■ Work instructions ■
What lies from the line containing "hide_parts(node)" through the line containing "floor.data.materials.append(paleCloth)"? Print exactly those lines, with both ends, and no others.

Rows from a 3D modeling dataset:
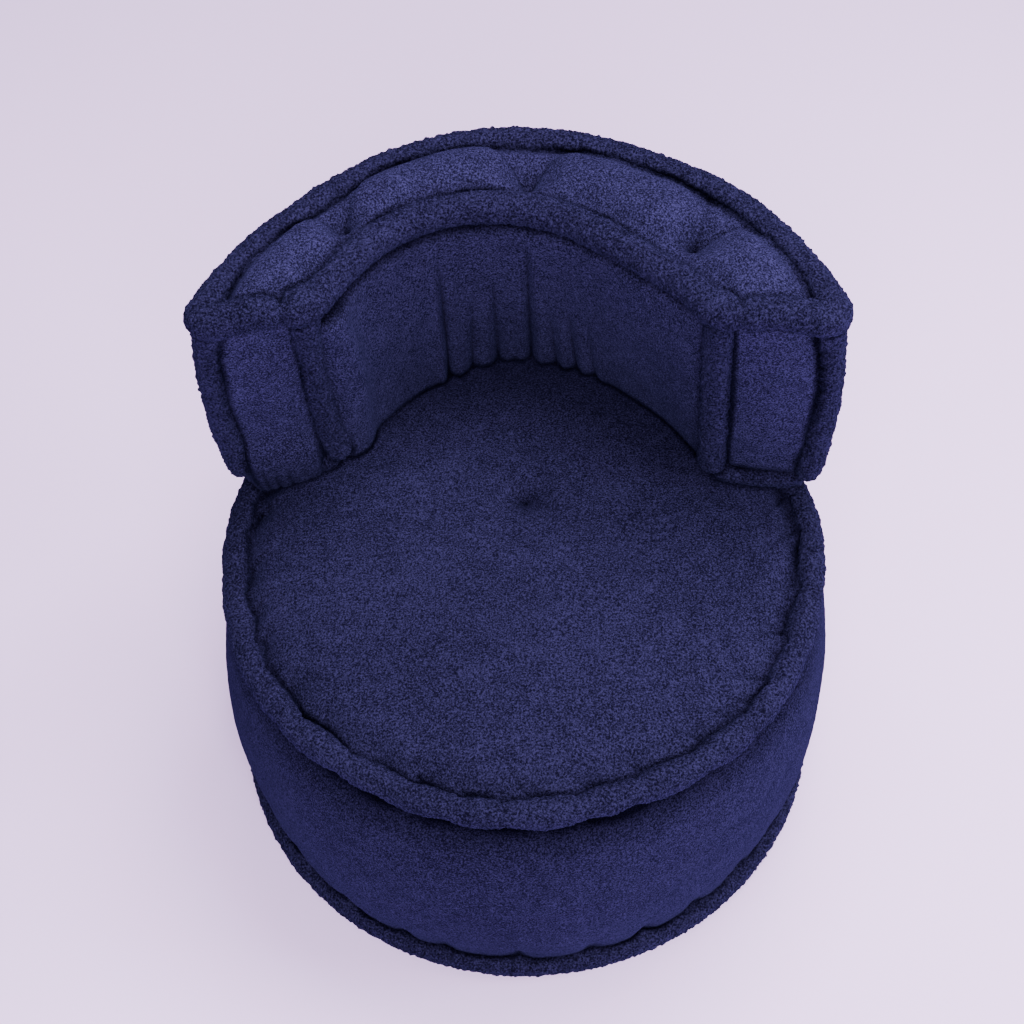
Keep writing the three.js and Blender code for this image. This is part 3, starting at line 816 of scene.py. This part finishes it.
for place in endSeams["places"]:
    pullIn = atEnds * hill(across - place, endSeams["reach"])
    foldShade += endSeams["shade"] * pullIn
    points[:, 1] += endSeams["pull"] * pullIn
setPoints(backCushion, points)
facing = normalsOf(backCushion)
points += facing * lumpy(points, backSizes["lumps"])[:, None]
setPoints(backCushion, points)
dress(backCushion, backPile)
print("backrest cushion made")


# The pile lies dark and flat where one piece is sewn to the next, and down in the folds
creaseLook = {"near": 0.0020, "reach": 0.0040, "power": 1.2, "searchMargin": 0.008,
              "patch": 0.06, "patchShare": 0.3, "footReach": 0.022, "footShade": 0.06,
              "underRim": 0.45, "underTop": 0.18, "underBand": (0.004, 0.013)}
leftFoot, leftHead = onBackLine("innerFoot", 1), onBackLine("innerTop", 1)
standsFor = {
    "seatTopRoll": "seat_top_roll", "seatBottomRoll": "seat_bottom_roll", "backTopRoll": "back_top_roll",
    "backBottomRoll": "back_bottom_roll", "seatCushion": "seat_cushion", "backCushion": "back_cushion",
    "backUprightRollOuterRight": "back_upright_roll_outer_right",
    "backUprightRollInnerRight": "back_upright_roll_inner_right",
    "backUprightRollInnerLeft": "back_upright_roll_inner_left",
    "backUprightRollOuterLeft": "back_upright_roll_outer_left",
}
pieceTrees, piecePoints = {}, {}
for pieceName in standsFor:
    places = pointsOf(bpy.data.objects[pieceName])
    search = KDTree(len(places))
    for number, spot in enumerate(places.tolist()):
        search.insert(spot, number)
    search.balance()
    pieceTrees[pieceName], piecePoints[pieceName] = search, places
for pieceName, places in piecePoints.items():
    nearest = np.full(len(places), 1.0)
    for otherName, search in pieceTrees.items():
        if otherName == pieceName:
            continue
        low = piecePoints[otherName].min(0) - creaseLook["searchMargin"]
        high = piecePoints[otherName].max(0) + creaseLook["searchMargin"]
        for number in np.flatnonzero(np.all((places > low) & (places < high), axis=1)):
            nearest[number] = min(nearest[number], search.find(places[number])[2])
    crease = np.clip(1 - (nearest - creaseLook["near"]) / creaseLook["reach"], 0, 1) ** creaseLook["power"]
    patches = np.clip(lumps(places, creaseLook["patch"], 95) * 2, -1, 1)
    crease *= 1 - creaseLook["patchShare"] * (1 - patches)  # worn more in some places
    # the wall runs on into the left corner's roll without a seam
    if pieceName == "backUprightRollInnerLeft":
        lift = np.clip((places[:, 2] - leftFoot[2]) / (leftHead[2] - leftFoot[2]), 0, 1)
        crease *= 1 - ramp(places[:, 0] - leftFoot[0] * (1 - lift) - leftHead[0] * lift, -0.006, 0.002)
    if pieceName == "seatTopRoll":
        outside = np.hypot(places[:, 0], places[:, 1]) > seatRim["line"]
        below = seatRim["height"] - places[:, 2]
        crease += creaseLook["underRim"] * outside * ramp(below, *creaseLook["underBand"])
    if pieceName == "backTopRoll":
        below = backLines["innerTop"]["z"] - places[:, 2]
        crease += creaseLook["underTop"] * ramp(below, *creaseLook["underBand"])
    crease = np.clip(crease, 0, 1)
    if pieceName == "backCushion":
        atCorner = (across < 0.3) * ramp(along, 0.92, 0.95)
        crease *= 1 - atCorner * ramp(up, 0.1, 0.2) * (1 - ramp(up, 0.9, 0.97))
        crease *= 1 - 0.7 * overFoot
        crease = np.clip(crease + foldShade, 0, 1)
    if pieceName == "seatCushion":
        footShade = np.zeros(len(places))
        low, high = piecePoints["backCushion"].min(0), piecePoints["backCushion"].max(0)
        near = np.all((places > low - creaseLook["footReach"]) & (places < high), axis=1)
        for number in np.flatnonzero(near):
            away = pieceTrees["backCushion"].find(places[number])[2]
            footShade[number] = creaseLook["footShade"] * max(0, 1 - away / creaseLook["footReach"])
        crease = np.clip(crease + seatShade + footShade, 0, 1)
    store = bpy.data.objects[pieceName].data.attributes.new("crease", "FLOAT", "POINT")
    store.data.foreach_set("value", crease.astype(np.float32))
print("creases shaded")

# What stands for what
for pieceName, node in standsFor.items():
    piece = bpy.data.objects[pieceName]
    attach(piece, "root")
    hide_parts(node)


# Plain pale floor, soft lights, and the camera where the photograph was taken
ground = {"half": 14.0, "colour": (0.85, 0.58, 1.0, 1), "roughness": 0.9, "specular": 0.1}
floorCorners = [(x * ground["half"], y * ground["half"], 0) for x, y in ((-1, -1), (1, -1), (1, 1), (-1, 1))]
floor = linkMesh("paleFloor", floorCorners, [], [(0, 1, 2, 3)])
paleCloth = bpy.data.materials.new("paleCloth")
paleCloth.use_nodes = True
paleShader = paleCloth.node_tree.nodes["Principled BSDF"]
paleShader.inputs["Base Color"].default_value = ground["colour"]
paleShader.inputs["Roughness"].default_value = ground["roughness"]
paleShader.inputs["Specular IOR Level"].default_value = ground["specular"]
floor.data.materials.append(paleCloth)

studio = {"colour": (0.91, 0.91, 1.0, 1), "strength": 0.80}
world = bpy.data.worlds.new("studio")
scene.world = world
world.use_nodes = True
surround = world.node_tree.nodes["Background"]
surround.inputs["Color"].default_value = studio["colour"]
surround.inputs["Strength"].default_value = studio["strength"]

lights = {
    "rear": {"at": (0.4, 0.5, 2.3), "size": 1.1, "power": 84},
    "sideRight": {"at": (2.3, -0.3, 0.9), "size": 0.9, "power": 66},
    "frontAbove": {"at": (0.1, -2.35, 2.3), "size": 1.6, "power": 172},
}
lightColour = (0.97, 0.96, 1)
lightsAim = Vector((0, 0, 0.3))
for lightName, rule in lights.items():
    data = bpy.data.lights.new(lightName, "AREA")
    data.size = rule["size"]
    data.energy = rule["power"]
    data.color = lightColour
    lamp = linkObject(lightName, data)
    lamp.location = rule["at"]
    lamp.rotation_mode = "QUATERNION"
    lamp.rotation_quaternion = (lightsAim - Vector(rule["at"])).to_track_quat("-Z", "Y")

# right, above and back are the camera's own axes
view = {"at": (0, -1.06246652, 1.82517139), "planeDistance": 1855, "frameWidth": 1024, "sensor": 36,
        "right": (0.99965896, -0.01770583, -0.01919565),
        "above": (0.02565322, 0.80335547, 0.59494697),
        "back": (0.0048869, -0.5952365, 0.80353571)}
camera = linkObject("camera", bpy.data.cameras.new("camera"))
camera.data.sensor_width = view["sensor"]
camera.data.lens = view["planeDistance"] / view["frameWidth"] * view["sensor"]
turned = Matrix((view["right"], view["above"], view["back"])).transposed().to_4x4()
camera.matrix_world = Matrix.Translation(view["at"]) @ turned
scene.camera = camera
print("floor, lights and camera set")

* * *

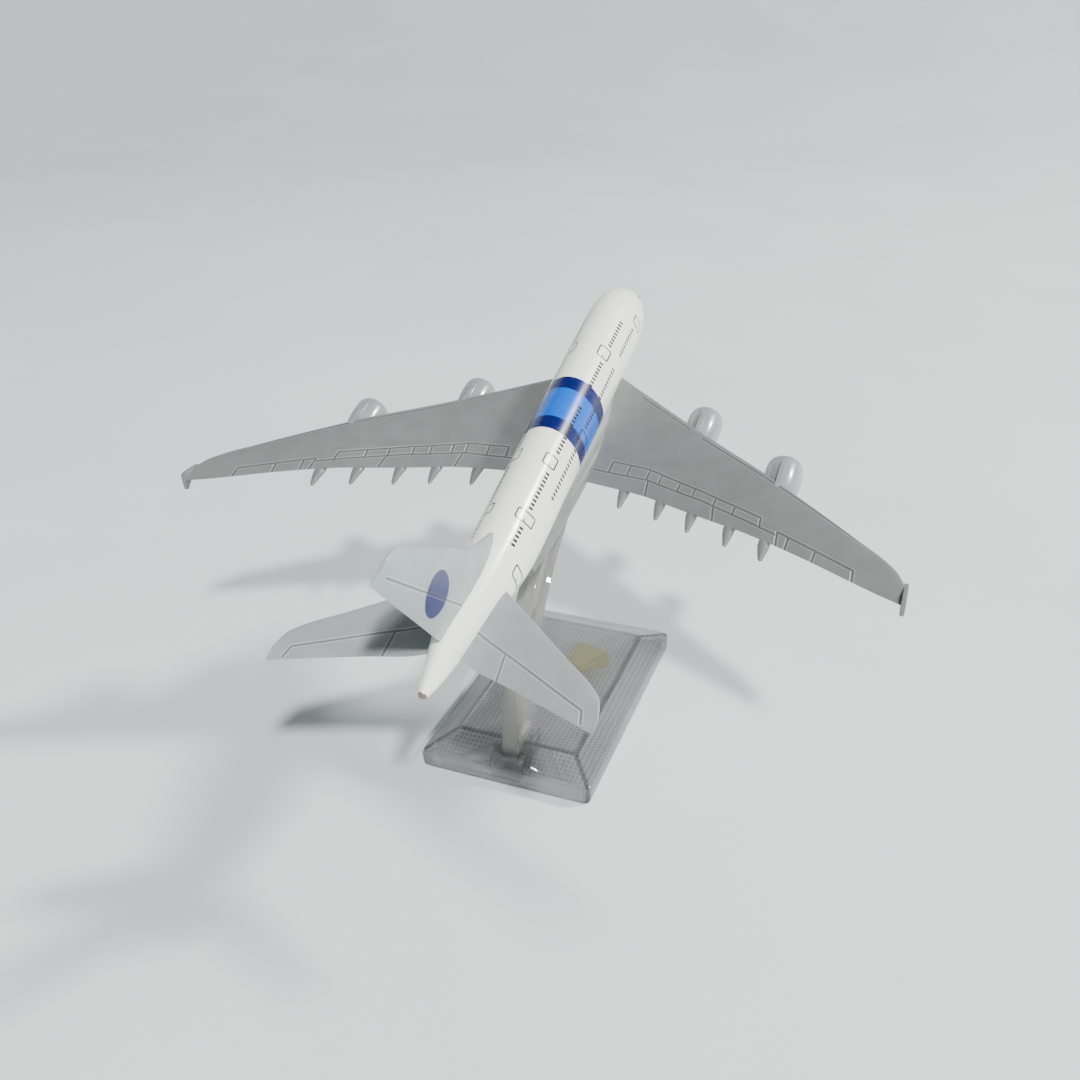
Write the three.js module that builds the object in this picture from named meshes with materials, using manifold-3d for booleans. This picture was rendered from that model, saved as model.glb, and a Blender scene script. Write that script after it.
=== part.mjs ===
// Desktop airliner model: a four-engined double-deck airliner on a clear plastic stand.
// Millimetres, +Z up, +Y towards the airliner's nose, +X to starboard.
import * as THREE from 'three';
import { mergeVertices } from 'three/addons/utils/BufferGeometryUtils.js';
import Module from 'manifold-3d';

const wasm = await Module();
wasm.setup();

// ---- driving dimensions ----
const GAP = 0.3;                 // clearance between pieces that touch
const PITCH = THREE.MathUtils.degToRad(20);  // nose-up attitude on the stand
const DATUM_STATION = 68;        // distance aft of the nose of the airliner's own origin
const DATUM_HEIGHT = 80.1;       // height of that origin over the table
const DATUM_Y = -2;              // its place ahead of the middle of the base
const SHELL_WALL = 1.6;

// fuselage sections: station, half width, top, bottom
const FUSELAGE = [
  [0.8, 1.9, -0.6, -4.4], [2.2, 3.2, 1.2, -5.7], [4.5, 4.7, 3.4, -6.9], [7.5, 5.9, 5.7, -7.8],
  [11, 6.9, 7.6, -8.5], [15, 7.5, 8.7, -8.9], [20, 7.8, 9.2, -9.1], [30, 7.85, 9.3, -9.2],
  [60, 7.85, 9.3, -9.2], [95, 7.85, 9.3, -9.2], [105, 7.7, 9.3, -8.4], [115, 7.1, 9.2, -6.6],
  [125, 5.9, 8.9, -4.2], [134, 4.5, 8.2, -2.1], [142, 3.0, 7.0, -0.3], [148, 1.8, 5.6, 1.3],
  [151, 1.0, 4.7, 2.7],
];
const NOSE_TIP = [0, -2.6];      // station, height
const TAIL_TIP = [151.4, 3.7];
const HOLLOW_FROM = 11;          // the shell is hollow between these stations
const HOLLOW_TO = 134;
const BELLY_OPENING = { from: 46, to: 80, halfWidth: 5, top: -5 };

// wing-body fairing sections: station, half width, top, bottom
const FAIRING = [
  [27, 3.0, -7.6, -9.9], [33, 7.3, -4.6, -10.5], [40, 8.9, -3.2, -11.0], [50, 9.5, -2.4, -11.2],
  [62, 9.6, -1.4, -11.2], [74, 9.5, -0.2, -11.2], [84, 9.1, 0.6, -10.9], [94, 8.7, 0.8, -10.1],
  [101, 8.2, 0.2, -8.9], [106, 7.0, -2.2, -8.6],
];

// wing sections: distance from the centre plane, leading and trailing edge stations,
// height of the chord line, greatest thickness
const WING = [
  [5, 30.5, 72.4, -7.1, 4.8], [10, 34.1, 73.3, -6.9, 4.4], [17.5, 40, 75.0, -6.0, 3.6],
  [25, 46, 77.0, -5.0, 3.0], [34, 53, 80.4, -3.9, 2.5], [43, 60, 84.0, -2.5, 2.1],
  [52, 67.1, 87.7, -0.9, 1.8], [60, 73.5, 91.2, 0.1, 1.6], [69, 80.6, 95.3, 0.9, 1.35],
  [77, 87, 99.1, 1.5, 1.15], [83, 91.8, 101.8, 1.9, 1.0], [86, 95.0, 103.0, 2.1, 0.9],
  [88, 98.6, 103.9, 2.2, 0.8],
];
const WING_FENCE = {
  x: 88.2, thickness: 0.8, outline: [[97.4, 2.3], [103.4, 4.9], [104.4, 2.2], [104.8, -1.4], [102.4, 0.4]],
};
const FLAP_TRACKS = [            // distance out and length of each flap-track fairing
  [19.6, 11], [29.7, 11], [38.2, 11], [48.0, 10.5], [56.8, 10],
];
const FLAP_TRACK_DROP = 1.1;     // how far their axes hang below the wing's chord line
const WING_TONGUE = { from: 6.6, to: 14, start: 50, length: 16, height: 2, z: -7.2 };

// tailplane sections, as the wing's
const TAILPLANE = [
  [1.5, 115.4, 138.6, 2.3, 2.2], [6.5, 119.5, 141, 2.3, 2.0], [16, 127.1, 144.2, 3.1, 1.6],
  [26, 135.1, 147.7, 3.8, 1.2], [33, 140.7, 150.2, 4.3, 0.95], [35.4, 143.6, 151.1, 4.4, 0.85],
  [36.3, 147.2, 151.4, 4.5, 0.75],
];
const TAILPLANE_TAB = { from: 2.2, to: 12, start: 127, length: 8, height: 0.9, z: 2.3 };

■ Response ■
    hide_parts(node)


# Plain pale floor, soft lights, and the camera where the photograph was taken
ground = {"half": 14.0, "colour": (0.85, 0.58, 1.0, 1), "roughness": 0.9, "specular": 0.1}
floorCorners = [(x * ground["half"], y * ground["half"], 0) for x, y in ((-1, -1), (1, -1), (1, 1), (-1, 1))]
floor = linkMesh("paleFloor", floorCorners, [], [(0, 1, 2, 3)])
paleCloth = bpy.data.materials.new("paleCloth")
paleCloth.use_nodes = True
paleShader = paleCloth.node_tree.nodes["Principled BSDF"]
paleShader.inputs["Base Color"].default_value = ground["colour"]
paleShader.inputs["Roughness"].default_value = ground["roughness"]
paleShader.inputs["Specular IOR Level"].default_value = ground["specular"]
floor.data.materials.append(paleCloth)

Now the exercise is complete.